O projeto neoliberal gerou um profundo mal-estar ao aumentar a concentração de renda, diminuir o cobertor social dos Estados, incentivar mecanismos individualistas de sociabilidade, em detrimento da solidariedade, e estabelecer padrões de consumo e produção incompatíveis com o planeta. No entanto, como mitigou os instrumentos de luta social e transformação política, a sensação generalizada é a de que não parece haver saída.

As gerações mais novas, iniciantes no mercado de trabalho, são acusadas de postergarem a entrada na vida adulta. Cada vez mais, indivíduos com 30 e tantos anos permanecem na casa dos pais, por exemplo. Na internet, brinca-se que os "millennials" não compram carro, imóvel próprio, sequer transam. Nesse sentido, o desinteresse desse grupo acerca da reforma da Previdência demonstraria, uma vez mais, sua apatia diante das responsabilidades da vida. Contudo, mais do que apontar o dedo e ridicularizar uma faixa etária por suas dificuldades, talvez fosse mais efetivo compreender que o seu desdém parece advir da constatação das parcas possibilidades de futuro oferecidas pelo modelo de sociedade atual.

Aqueles que já estão no mercado de trabalho experimentam instrumentos de precarização que anteciparam, nos últimos 20 anos, muitos dos mecanismos que agora são oficializados com a reforma. A pejotização, a uberização e a informalização fizeram com que faixas enormes da população normalizassem um estado de coisas em matéria previdenciária. Para eles, o futuro também é o tempo e o lugar de modificações que nem são tão novas assim. Mesmo que deletérias, impõem-se como a realidade incontornável.

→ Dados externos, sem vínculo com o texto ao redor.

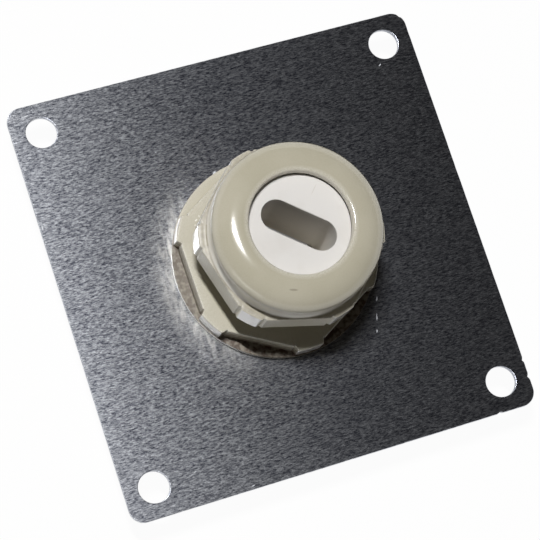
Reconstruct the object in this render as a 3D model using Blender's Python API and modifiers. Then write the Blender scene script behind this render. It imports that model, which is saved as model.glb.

É absolutamente triste que as pessoas não tenham mais a capacidade de enxergar possibilidades melhores de futuro. Para elas, essa PEC é a nova concretização do fadado insucesso "estamos quebrados", "existe gente demais no planeta" etc. A despolitização, provocada pelo projeto neoliberal, está na base desse processo de desencantamento pelo mundo, de descaso com o amanhã. A política possibilita a construção coletiva de sonhos, de um futuro pelo qual podemos lutar no presente. Assim, os movimentos sociais interessados em angariar apoio popular contra a reforma da previdência lutarão também contra a percepção generalizada da inevitabilidade do caos, produtora de uma inércia difícil de ser superada.